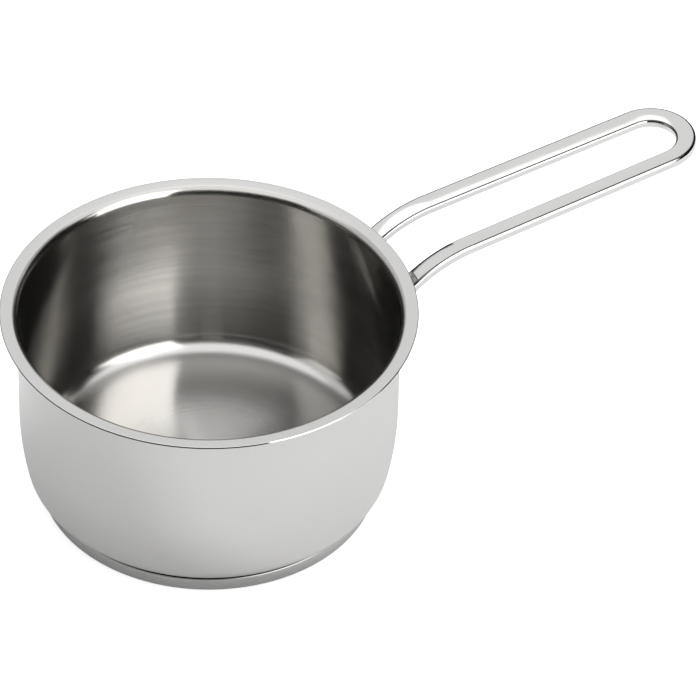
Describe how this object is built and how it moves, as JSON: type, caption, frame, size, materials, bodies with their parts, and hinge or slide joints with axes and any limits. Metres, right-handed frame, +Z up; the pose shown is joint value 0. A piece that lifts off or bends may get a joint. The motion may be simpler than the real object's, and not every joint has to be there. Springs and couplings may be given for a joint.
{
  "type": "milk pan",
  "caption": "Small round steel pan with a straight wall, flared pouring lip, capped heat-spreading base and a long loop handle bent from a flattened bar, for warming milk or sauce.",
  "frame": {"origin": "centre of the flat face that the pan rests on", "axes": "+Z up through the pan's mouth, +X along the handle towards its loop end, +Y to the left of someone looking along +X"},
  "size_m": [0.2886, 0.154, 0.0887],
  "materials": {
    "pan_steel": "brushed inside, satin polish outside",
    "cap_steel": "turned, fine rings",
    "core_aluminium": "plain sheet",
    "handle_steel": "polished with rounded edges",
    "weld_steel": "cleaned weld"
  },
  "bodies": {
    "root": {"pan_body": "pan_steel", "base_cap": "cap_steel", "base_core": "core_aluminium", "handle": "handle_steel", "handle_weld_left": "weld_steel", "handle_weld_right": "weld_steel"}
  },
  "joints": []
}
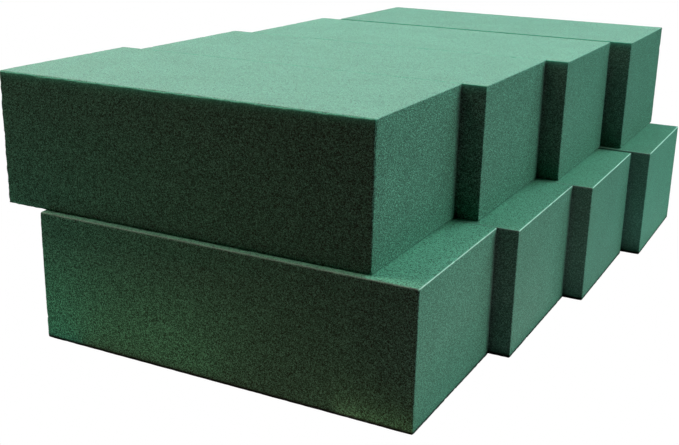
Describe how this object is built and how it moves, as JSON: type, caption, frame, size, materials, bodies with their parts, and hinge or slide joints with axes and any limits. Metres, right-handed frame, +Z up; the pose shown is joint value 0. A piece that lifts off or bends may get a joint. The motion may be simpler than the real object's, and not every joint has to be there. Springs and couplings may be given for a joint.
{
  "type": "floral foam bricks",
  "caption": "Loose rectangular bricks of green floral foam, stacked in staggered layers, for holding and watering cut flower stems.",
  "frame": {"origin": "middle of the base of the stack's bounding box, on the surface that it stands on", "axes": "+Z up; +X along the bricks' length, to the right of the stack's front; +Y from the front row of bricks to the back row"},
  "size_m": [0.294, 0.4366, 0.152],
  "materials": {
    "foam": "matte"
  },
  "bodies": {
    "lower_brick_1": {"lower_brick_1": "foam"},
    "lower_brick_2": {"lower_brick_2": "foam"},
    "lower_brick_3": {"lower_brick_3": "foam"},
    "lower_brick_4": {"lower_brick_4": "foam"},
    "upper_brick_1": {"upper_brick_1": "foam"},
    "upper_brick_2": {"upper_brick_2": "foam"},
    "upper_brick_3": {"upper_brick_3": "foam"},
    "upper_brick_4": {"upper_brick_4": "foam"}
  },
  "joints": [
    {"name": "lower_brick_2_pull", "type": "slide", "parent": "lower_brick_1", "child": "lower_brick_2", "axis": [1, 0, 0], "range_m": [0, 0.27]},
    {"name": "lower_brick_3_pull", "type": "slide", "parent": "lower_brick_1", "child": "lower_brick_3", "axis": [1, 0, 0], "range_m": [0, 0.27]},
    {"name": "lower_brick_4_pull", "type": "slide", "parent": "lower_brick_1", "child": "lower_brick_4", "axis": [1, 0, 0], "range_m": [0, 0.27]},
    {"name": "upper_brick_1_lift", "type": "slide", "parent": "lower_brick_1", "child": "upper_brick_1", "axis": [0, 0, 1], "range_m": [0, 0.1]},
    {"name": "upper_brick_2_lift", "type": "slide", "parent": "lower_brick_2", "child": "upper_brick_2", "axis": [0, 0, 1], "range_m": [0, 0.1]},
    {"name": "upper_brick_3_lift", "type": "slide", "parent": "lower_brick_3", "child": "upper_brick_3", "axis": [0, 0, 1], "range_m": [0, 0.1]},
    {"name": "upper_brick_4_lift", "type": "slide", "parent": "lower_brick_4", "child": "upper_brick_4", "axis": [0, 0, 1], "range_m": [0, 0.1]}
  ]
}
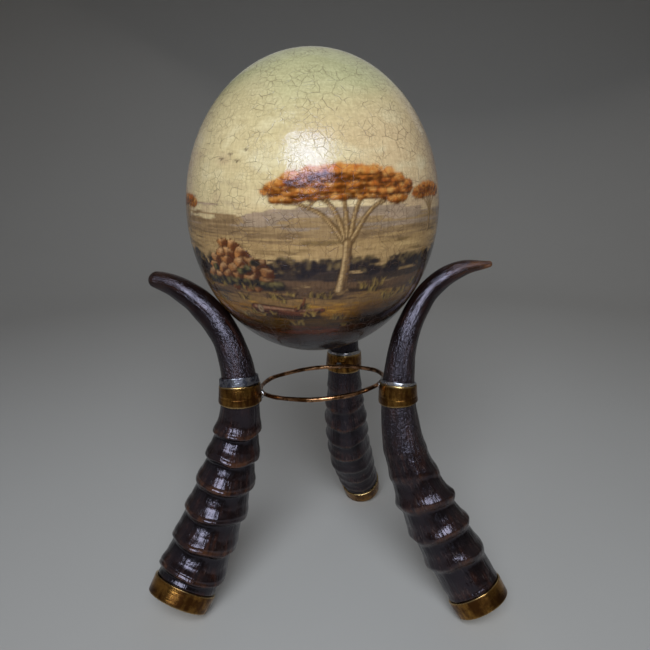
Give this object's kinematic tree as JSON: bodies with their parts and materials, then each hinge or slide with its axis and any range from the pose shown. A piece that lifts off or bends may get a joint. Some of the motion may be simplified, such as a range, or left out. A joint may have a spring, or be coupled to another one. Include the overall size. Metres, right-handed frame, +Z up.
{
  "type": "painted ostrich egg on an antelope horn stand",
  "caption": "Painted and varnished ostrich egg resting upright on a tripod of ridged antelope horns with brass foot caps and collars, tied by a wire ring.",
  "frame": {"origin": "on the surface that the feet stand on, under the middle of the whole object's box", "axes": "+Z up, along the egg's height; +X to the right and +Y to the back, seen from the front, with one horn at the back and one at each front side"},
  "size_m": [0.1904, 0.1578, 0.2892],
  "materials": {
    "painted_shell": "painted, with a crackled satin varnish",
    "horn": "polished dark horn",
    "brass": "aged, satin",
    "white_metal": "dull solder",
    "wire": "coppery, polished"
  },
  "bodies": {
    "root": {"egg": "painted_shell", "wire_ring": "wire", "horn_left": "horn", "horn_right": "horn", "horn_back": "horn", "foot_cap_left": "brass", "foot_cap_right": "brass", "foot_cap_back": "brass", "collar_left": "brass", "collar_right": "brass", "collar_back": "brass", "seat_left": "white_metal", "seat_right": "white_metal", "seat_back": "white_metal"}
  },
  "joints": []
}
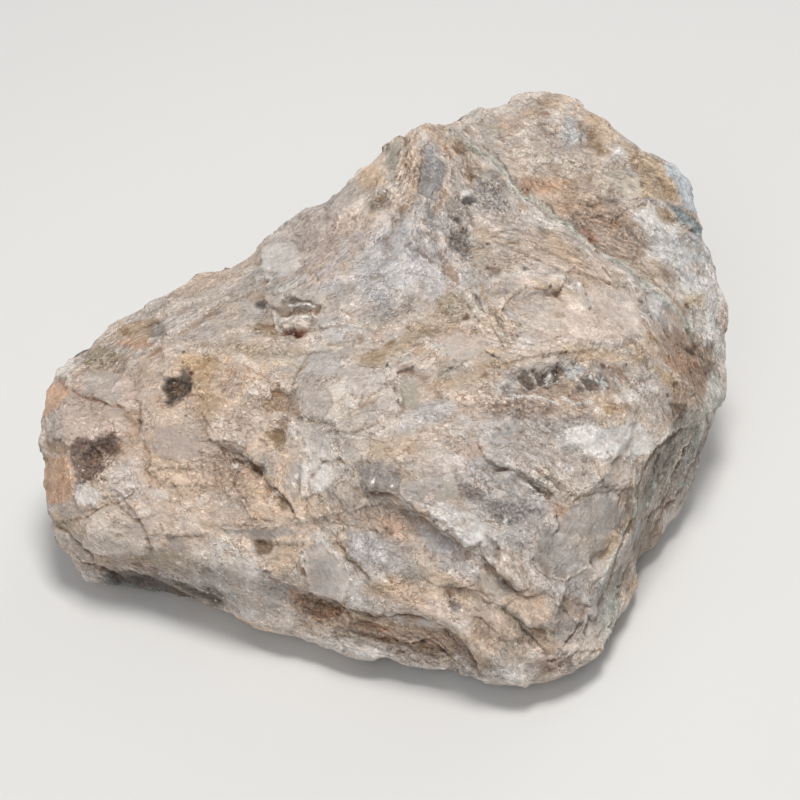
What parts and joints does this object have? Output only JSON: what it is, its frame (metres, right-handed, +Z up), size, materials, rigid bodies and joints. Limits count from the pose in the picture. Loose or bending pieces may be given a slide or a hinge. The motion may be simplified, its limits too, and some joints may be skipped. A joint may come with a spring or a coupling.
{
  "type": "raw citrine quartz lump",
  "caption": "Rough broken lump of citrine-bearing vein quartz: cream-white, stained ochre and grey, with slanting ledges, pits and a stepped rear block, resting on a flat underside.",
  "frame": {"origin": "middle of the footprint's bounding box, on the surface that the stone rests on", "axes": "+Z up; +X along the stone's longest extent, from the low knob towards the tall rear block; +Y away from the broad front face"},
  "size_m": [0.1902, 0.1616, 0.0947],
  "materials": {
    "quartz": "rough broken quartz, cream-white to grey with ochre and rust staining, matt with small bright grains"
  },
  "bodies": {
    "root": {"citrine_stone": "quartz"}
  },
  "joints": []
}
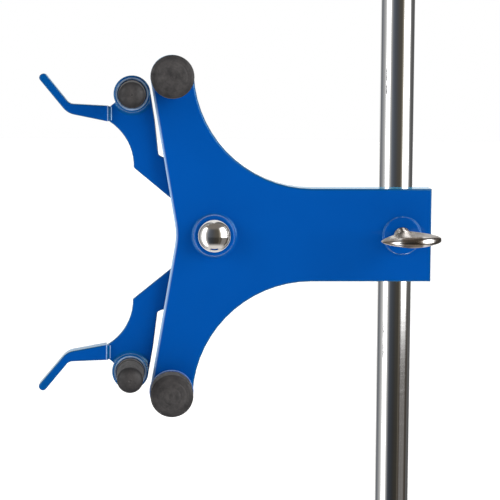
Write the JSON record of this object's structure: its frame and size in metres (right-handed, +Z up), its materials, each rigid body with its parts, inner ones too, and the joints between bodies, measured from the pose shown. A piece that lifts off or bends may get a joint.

_REQUIRED TASK_: Every entry should be output exactly as written, please.

_SOLUTION FOR THIS EXERCISE_:
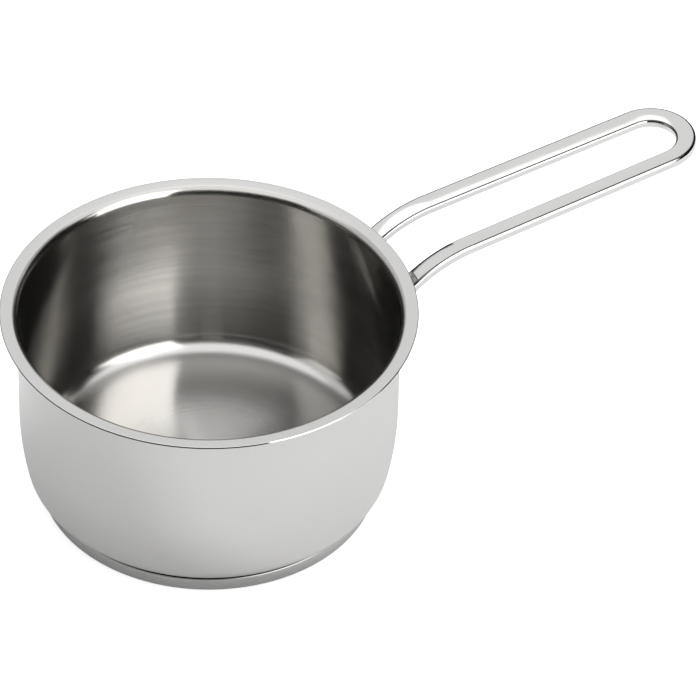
Describe how this object is built and how it moves, as JSON: type, caption, frame, size, materials, bodies with their parts, and hinge or slide joints with axes and any limits. Metres, right-handed frame, +Z up; the pose shown is joint value 0. A piece that lifts off or bends may get a joint. The motion may be simpler than the real object's, and not every joint has to be there. Springs and couplings may be given for a joint.
{
  "type": "milk pan",
  "caption": "Small round steel pan with a straight wall, flared pouring lip, capped heat-spreading base and a long loop handle bent from a flattened bar, for warming milk or sauce.",
  "frame": {"origin": "centre of the flat face that the pan rests on", "axes": "+Z up through the pan's mouth, +X along the handle towards its loop end, +Y to the left of someone looking along +X"},
  "size_m": [0.2886, 0.154, 0.0887],
  "materials": {
    "pan_steel": "brushed inside, satin polish outside",
    "cap_steel": "turned, fine rings",
    "core_aluminium": "plain sheet",
    "handle_steel": "polished with rounded edges",
    "weld_steel": "cleaned weld"
  },
  "bodies": {
    "root": {"pan_body": "pan_steel", "base_cap": "cap_steel", "base_core": "core_aluminium", "handle": "handle_steel", "handle_weld_left": "weld_steel", "handle_weld_right": "weld_steel"}
  },
  "joints": []
}
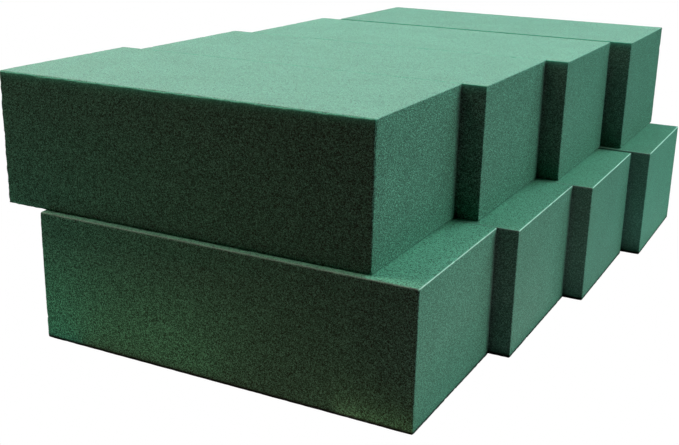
Describe how this object is built and how it moves, as JSON: type, caption, frame, size, materials, bodies with their parts, and hinge or slide joints with axes and any limits. Metres, right-handed frame, +Z up; the pose shown is joint value 0. A piece that lifts off or bends may get a joint. The motion may be simpler than the real object's, and not every joint has to be there. Springs and couplings may be given for a joint.
{
  "type": "floral foam bricks",
  "caption": "Loose rectangular bricks of green floral foam, stacked in staggered layers, for holding and watering cut flower stems.",
  "frame": {"origin": "middle of the base of the stack's bounding box, on the surface that it stands on", "axes": "+Z up; +X along the bricks' length, to the right of the stack's front; +Y from the front row of bricks to the back row"},
  "size_m": [0.294, 0.4366, 0.152],
  "materials": {
    "foam": "matte"
  },
  "bodies": {
    "lower_brick_1": {"lower_brick_1": "foam"},
    "lower_brick_2": {"lower_brick_2": "foam"},
    "lower_brick_3": {"lower_brick_3": "foam"},
    "lower_brick_4": {"lower_brick_4": "foam"},
    "upper_brick_1": {"upper_brick_1": "foam"},
    "upper_brick_2": {"upper_brick_2": "foam"},
    "upper_brick_3": {"upper_brick_3": "foam"},
    "upper_brick_4": {"upper_brick_4": "foam"}
  },
  "joints": [
    {"name": "lower_brick_2_pull", "type": "slide", "parent": "lower_brick_1", "child": "lower_brick_2", "axis": [1, 0, 0], "range_m": [0, 0.27]},
    {"name": "lower_brick_3_pull", "type": "slide", "parent": "lower_brick_1", "child": "lower_brick_3", "axis": [1, 0, 0], "range_m": [0, 0.27]},
    {"name": "lower_brick_4_pull", "type": "slide", "parent": "lower_brick_1", "child": "lower_brick_4", "axis": [1, 0, 0], "range_m": [0, 0.27]},
    {"name": "upper_brick_1_lift", "type": "slide", "parent": "lower_brick_1", "child": "upper_brick_1", "axis": [0, 0, 1], "range_m": [0, 0.1]},
    {"name": "upper_brick_2_lift", "type": "slide", "parent": "lower_brick_2", "child": "upper_brick_2", "axis": [0, 0, 1], "range_m": [0, 0.1]},
    {"name": "upper_brick_3_lift", "type": "slide", "parent": "lower_brick_3", "child": "upper_brick_3", "axis": [0, 0, 1], "range_m": [0, 0.1]},
    {"name": "upper_brick_4_lift", "type": "slide", "parent": "lower_brick_4", "child": "upper_brick_4", "axis": [0, 0, 1], "range_m": [0, 0.1]}
  ]
}
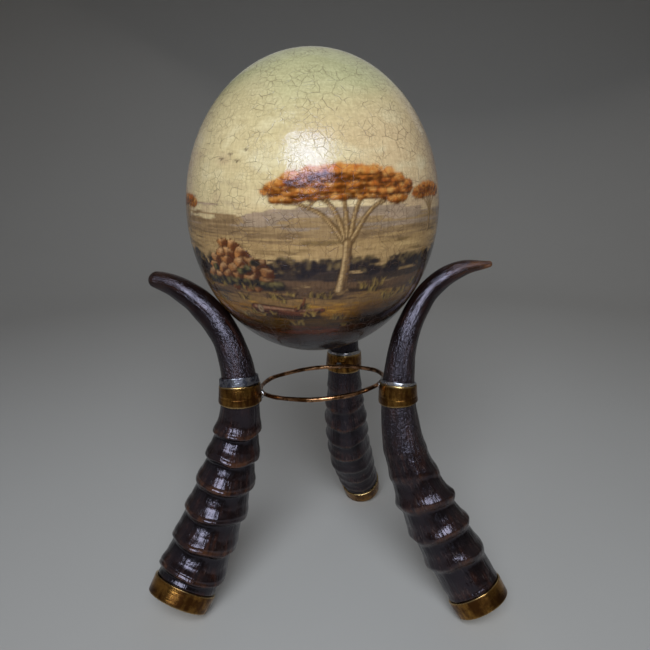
Give this object's kinematic tree as JSON: bodies with their parts and materials, then each hinge or slide with its axis and any range from the pose shown. A piece that lifts off or bends may get a joint. Some of the motion may be simplified, such as a range, or left out. A joint may have a spring, or be coupled to another one. Include the overall size. Metres, right-handed frame, +Z up.
{
  "type": "painted ostrich egg on an antelope horn stand",
  "caption": "Painted and varnished ostrich egg resting upright on a tripod of ridged antelope horns with brass foot caps and collars, tied by a wire ring.",
  "frame": {"origin": "on the surface that the feet stand on, under the middle of the whole object's box", "axes": "+Z up, along the egg's height; +X to the right and +Y to the back, seen from the front, with one horn at the back and one at each front side"},
  "size_m": [0.1904, 0.1578, 0.2892],
  "materials": {
    "painted_shell": "painted, with a crackled satin varnish",
    "horn": "polished dark horn",
    "brass": "aged, satin",
    "white_metal": "dull solder",
    "wire": "coppery, polished"
  },
  "bodies": {
    "root": {"egg": "painted_shell", "wire_ring": "wire", "horn_left": "horn", "horn_right": "horn", "horn_back": "horn", "foot_cap_left": "brass", "foot_cap_right": "brass", "foot_cap_back": "brass", "collar_left": "brass", "collar_right": "brass", "collar_back": "brass", "seat_left": "white_metal", "seat_right": "white_metal", "seat_back": "white_metal"}
  },
  "joints": []
}
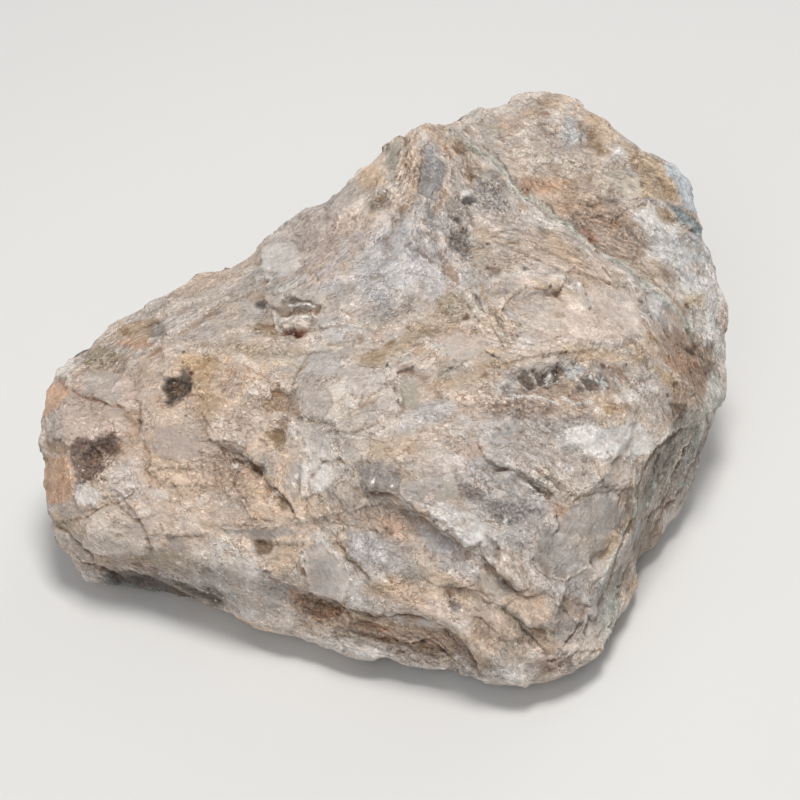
What parts and joints does this object have? Output only JSON: what it is, its frame (metres, right-handed, +Z up), size, materials, rigid bodies and joints. Limits count from the pose in the picture. Loose or bending pieces may be given a slide or a hinge. The motion may be simplified, its limits too, and some joints may be skipped. A joint may come with a spring or a coupling.
{
  "type": "raw citrine quartz lump",
  "caption": "Rough broken lump of citrine-bearing vein quartz: cream-white, stained ochre and grey, with slanting ledges, pits and a stepped rear block, resting on a flat underside.",
  "frame": {"origin": "middle of the footprint's bounding box, on the surface that the stone rests on", "axes": "+Z up; +X along the stone's longest extent, from the low knob towards the tall rear block; +Y away from the broad front face"},
  "size_m": [0.1902, 0.1616, 0.0947],
  "materials": {
    "quartz": "rough broken quartz, cream-white to grey with ochre and rust staining, matt with small bright grains"
  },
  "bodies": {
    "root": {"citrine_stone": "quartz"}
  },
  "joints": []
}
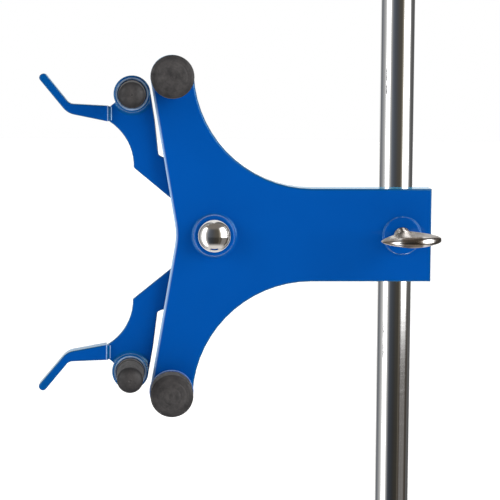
Write the JSON record of this object's structure: its frame and size in metres (right-handed, +Z up), its materials, each rigid body with its parts, inner ones too, and the joints between bodies, measured from the pose shown. A piece that lifts off or bends may get a joint.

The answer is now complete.